Impact des indemnités complémentaires sectorielles ou d’entreprises

Dans les secteurs et les entreprises, des indemnités complémentaires de chômage temporaire peuvent également être mises en place. Leur objectif est de compenser la perte de revenu.

A titre d’exemple, dans le secteur de la chimie, une indemnité complémentaire de 11 € est payée par jour de chômage temporaire tant pour les ouvriers que pour les employés. Notons qu’il s’agit d’une indemnité minimum et que des accords d’entreprise peuvent augmenter ce montant.

En partant d’un total de 20 jours ouvrables par mois, nous obtenons un montant de 220 € bruts. Après décompte du précompte professionnel (26,75%), le travailleur empoche 161 €.

Même si cette indemnité complémentaire est la bienvenue, elle ne suffit pas à combler l’écart constaté entre le salaire net habituellement perçu et l’allocation de chômage temporaire.

Exemples pour le secteur de la chimie (avec prise en compte de l’indemnité journalière de 11 €) :

  • Un employé, isolé, avec un revenu de 3500 € bruts par mois, en chômage temporaire pour force majeure perd 337 € nets par mois.
  • Un ouvrier en chômage temporaire pour raisons économiques, avec partenaire sans revenu,  et un salaire horaire de 25 €, perd 1045 € nets par mois.

Force est de constater qu’une indemnité complémentaire de 11 € ne suffit pas à compenser la perte de revenu générée par le chômage temporaire.

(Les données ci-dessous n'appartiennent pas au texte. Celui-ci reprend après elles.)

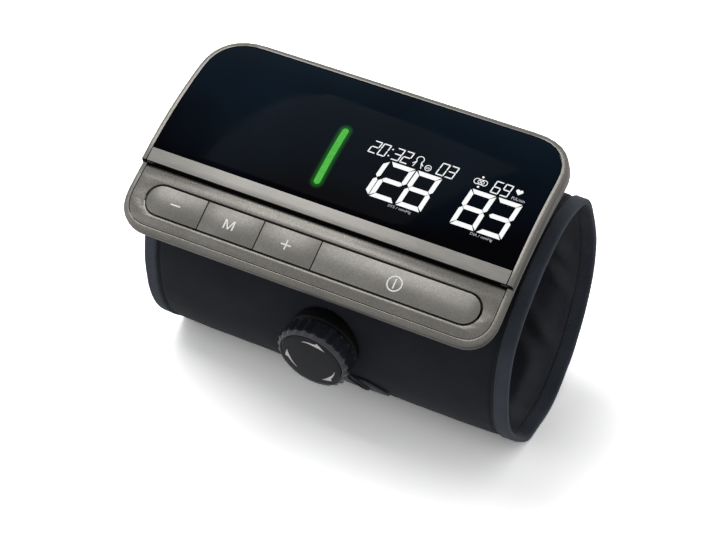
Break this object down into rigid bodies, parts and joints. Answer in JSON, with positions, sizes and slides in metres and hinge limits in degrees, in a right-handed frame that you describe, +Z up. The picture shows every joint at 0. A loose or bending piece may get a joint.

L’allocation de chômage temporaire doit être améliorée

Au vu des chiffres développés ci-dessus, il apparaît évident que les récentes améliorations opérées sur le mécanisme de chômage temporaire ne suffisent pas à préserver les travailleurs d’un risque de pauvreté. Pour les bas salaires, l’allocation de chômage temporaire signifie la perte malvenue de centaines d’euros. Pour les salaires plus élevés, l’allocation peut signifier la perte de la moitié du revenu habituellement perçu. Dans ces conditions, la mission de remplacement de l’allocation de chômage temporaire n’est pas pleinement remplie. Cette carence entraîne des travailleurs dans la précarité financière. Il apparaît aussi clairement que l’abaissement du précompte professionnel à 15% ne suffit pas. Les prochaines déclarations fiscales en surprendront plus d’un.

Afin de ne pas transformer la crise sanitaire en crise sociale pour les travailleurs en chômage temporaire, il est nécessaire de :

  • Augmenter le pourcentage (actuellement de 70%) ;
  • Compléter l’allocation de chômage temporaire par des indemnités nouvelles ou revalorisées versées par le secteur ou l’entreprise ;
  • Ne pas plafonner le salaire pris en compte dans le calcul de l’indemnité.

Ces revalorisations de l’allocation de chômage temporaire vont également de pair avec l’idée de réhabiliter l’image et le rôle de la sécurité sociale au sein de notre société. Grâce à un système performant qui octroie des allocations à la hauteur des besoins des travailleurs, nous renforçons les liens d’appartenance et de défense entre citoyens et sécurité sociale.

Enfin, ce thème ne peut pas faire l’économie de celui du financement de notre protection sociale. En effet, les réductions substantielles de cotisations patronales plombent les moyens et les capacités d’actions de la sécurité sociale. Ainsi, entre 2015 et 2019, ces cotisations ont diminué entre 8 et 16%. Afin de faire face aux défis collectifs actuels, nous devons doter notre système de protection sociale de moyens suffisants.